> [Exercise instructions] Print all entries word for word.

----- Supplied material

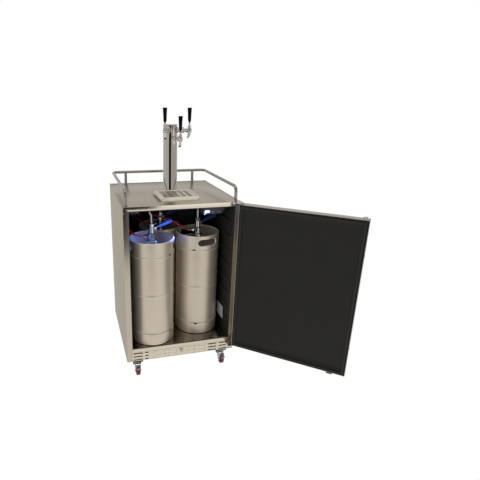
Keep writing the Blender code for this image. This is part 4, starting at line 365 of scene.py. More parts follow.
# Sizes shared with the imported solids, in metres
HALF, DEPTH, TOP = 0.2985, 0.59396, 0.947
FLOOR_GAP = 0.0003
LIP, FLANGE, FOLD = 0.021, 0.029, 0.0015
CABINET_LOW = 0.098
CEILING = 0.9232
KEG_LOW, KEG_TALL, KEG_WIDE = 0.1776, 0.577, 0.1178
KEG_SPOTS = {"left": (-0.1383, 0.1198, 80), "right": (0.1288, 0.1803, 12), "rear": (-0.04845, 0.33846, 0)}
COUPLER_LOW = KEG_LOW + KEG_TALL - 0.0297
HANDLE_TURNS = {"left": 15, "right": 16, "rear": 20}
TOWER_SPOT = (0.0095, 0.330)
TOWER_WIDE, TOWER_TALL = 0.0375, 0.352
FAUCET_TURNS = {"left": (-118, 0.328), "front": (-73, 0.288), "right": (-28, 0.328)}
FAUCET_OUT = 0.104
LEVER_SPOT = 0.0305
TRAY_SPOT = (0.0038, 0.1815)
DOOR_HALF, DOOR_IN, DOOR_OUT, DOOR_LOW, DOOR_HIGH = 0.2975, -0.0083, -0.0533, 0.145, 0.944
HINGE_X, HINGE_Y, DOOR_TURN = 0.2914, -0.030, 138.2


# Shapes
def joined(*shapes):
    """One mesh from several."""
    whole = bmesh.new()
    for shape in shapes:
        spare = bpy.data.meshes.new("spare")
        shape.to_mesh(spare)
        shape.free()
        whole.from_mesh(spare)
        bpy.data.meshes.remove(spare)
    return whole


def put(shape, place):
    bmesh.ops.transform(shape, matrix=place, verts=shape.verts)
    return shape


def turned(degrees, axis="Z"):
    return Matrix.Rotation(math.radians(degrees), 4, axis)


def moved(x, y, z):
    return Matrix.Translation((x, y, z))


def mm(*points):
    """Points given in millimetres, as metres."""
    return [tuple(value / 1000 for value in point) for point in points]


def about(x, y, *points):
    """Points given in millimetres from a place, as metres."""
    return [(x + right / 1000, y + up / 1000) for right, up in points]


def softened(points, radius, steps=3):
    """A line of points with each corner between its ends rounded."""
    points = [Vector(point) for point in points]
    line = [points[0]]
    for before, corner, after in zip(points, points[1:], points[2:]):
        into, out = corner - before, after - corner
        if into.length * out.length == 0 or into.angle(out) < 0.12:
            line.append(corner)
            continue
        cut_back = min(radius, 0.45 * into.length, 0.45 * out.length)
        first, last = corner - into.normalized() * cut_back, corner + out.normalized() * cut_back
        for step in range(steps + 1):
            t = step / steps
            line.append(first * (1 - t) ** 2 + corner * 2 * t * (1 - t) + last * t ** 2)
    line.append(points[-1])
    return line


def arc(centre, radius, start, end, steps=8):
    """Points on a circle in a profile, between two angles in degrees."""
    angles = [math.radians(start + (end - start) * step / steps) for step in range(steps + 1)]
    return [(centre[0] + radius * math.cos(angle), centre[1] + radius * math.sin(angle))
        for angle in angles]


def bridged(loops, closed=False):
    """A skin from each loop of points to the next: its ends are faced, or meet where it is closed."""
    shape = bmesh.new()
    rings = [[shape.verts.new(point) for point in loop] for loop in loops]
    pairs = list(zip(rings, rings[1:]))
    if closed:
        nearest = min(range(len(rings[0])),
            key=lambda index: (rings[0][index].co - rings[-1][0].co).length)
        pairs.append((rings[-1], rings[0][nearest:] + rings[0][:nearest]))
    for low, high in pairs:
        count = max(len(low), len(high))
        for side in range(count):
            after = (side + 1) % count
            corners = [low[side % len(low)], low[after % len(low)], high[after % len(high)],
                high[side % len(high)]]
            corners = list(dict.fromkeys(corners))
            if len(corners) > 2:
                shape.faces.new(corners)
    if not closed and len(rings[0]) > 1:
        shape.faces.new(rings[0][::-1])
        shape.faces.new(rings[-1])
    bmesh.ops.recalc_face_normals(shape, faces=shape.faces)
    return shape


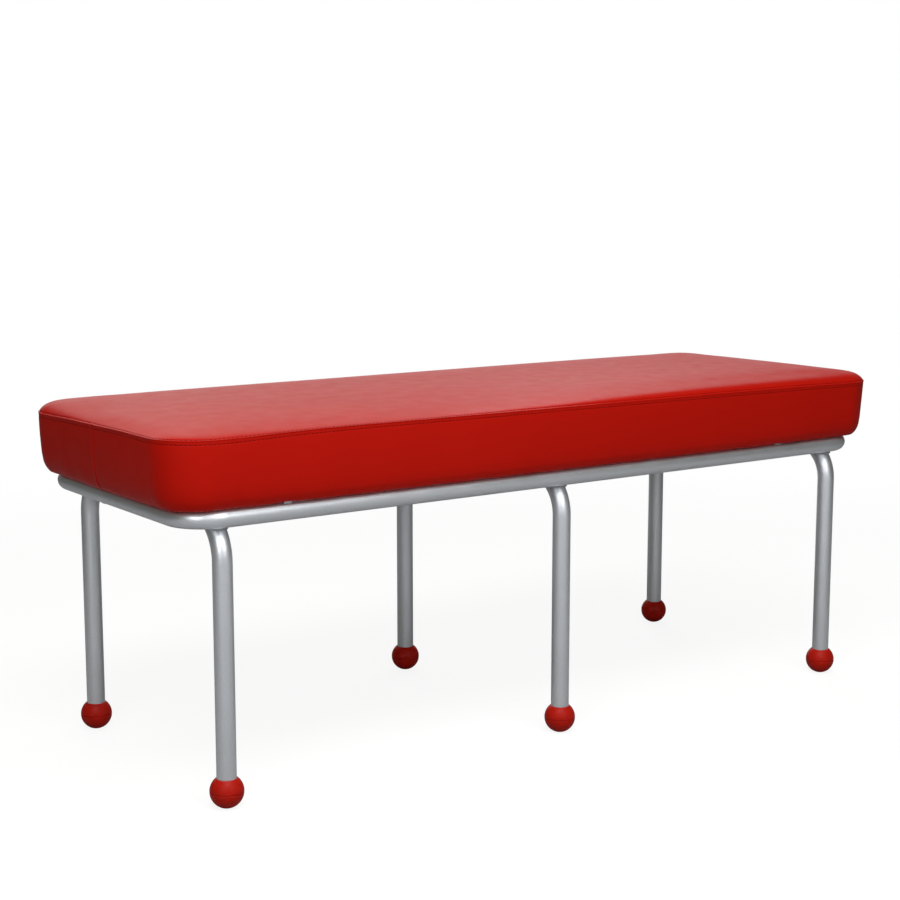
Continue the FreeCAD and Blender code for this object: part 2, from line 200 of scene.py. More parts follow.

----------

> [Result]
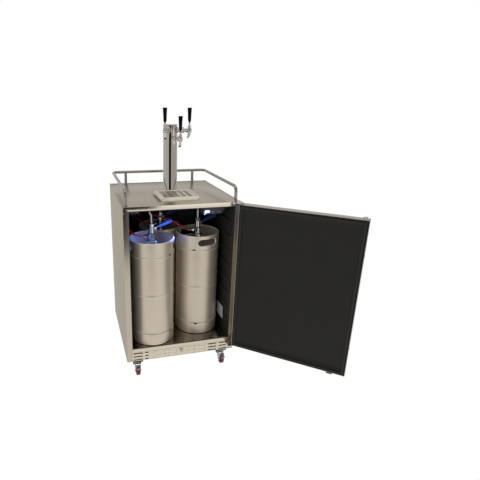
Keep writing the Blender code for this image. This is part 4, starting at line 365 of scene.py. More parts follow.
# Sizes shared with the imported solids, in metres
HALF, DEPTH, TOP = 0.2985, 0.59396, 0.947
FLOOR_GAP = 0.0003
LIP, FLANGE, FOLD = 0.021, 0.029, 0.0015
CABINET_LOW = 0.098
CEILING = 0.9232
KEG_LOW, KEG_TALL, KEG_WIDE = 0.1776, 0.577, 0.1178
KEG_SPOTS = {"left": (-0.1383, 0.1198, 80), "right": (0.1288, 0.1803, 12), "rear": (-0.04845, 0.33846, 0)}
COUPLER_LOW = KEG_LOW + KEG_TALL - 0.0297
HANDLE_TURNS = {"left": 15, "right": 16, "rear": 20}
TOWER_SPOT = (0.0095, 0.330)
TOWER_WIDE, TOWER_TALL = 0.0375, 0.352
FAUCET_TURNS = {"left": (-118, 0.328), "front": (-73, 0.288), "right": (-28, 0.328)}
FAUCET_OUT = 0.104
LEVER_SPOT = 0.0305
TRAY_SPOT = (0.0038, 0.1815)
DOOR_HALF, DOOR_IN, DOOR_OUT, DOOR_LOW, DOOR_HIGH = 0.2975, -0.0083, -0.0533, 0.145, 0.944
HINGE_X, HINGE_Y, DOOR_TURN = 0.2914, -0.030, 138.2


# Shapes
def joined(*shapes):
    """One mesh from several."""
    whole = bmesh.new()
    for shape in shapes:
        spare = bpy.data.meshes.new("spare")
        shape.to_mesh(spare)
        shape.free()
        whole.from_mesh(spare)
        bpy.data.meshes.remove(spare)
    return whole


def put(shape, place):
    bmesh.ops.transform(shape, matrix=place, verts=shape.verts)
    return shape


def turned(degrees, axis="Z"):
    return Matrix.Rotation(math.radians(degrees), 4, axis)


def moved(x, y, z):
    return Matrix.Translation((x, y, z))


def mm(*points):
    """Points given in millimetres, as metres."""
    return [tuple(value / 1000 for value in point) for point in points]


def about(x, y, *points):
    """Points given in millimetres from a place, as metres."""
    return [(x + right / 1000, y + up / 1000) for right, up in points]


def softened(points, radius, steps=3):
    """A line of points with each corner between its ends rounded."""
    points = [Vector(point) for point in points]
    line = [points[0]]
    for before, corner, after in zip(points, points[1:], points[2:]):
        into, out = corner - before, after - corner
        if into.length * out.length == 0 or into.angle(out) < 0.12:
            line.append(corner)
            continue
        cut_back = min(radius, 0.45 * into.length, 0.45 * out.length)
        first, last = corner - into.normalized() * cut_back, corner + out.normalized() * cut_back
        for step in range(steps + 1):
            t = step / steps
            line.append(first * (1 - t) ** 2 + corner * 2 * t * (1 - t) + last * t ** 2)
    line.append(points[-1])
    return line


def arc(centre, radius, start, end, steps=8):
    """Points on a circle in a profile, between two angles in degrees."""
    angles = [math.radians(start + (end - start) * step / steps) for step in range(steps + 1)]
    return [(centre[0] + radius * math.cos(angle), centre[1] + radius * math.sin(angle))
        for angle in angles]


def bridged(loops, closed=False):
    """A skin from each loop of points to the next: its ends are faced, or meet where it is closed."""
    shape = bmesh.new()
    rings = [[shape.verts.new(point) for point in loop] for loop in loops]
    pairs = list(zip(rings, rings[1:]))
    if closed:
        nearest = min(range(len(rings[0])),
            key=lambda index: (rings[0][index].co - rings[-1][0].co).length)
        pairs.append((rings[-1], rings[0][nearest:] + rings[0][:nearest]))
    for low, high in pairs:
        count = max(len(low), len(high))
        for side in range(count):
            after = (side + 1) % count
            corners = [low[side % len(low)], low[after % len(low)], high[after % len(high)],
                high[side % len(high)]]
            corners = list(dict.fromkeys(corners))
            if len(corners) > 2:
                shape.faces.new(corners)
    if not closed and len(rings[0]) > 1:
        shape.faces.new(rings[0][::-1])
        shape.faces.new(rings[-1])
    bmesh.ops.recalc_face_normals(shape, faces=shape.faces)
    return shape


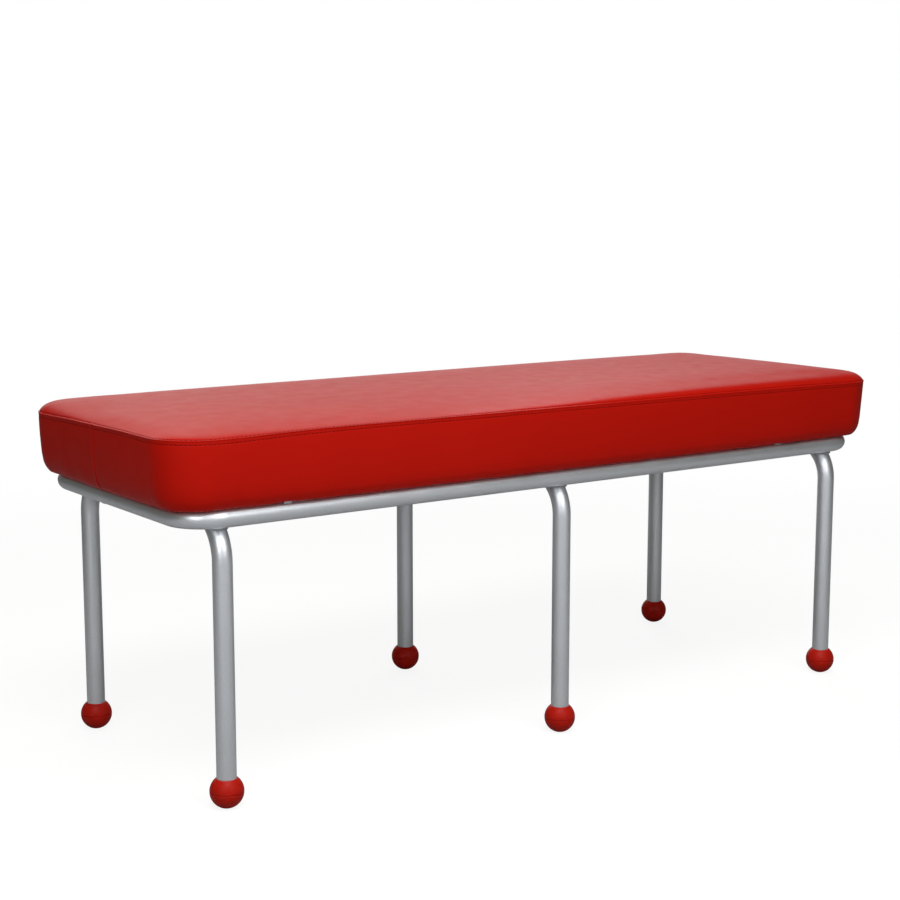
Continue the FreeCAD and Blender code for this object: part 2, from line 200 of scene.py. More parts follow.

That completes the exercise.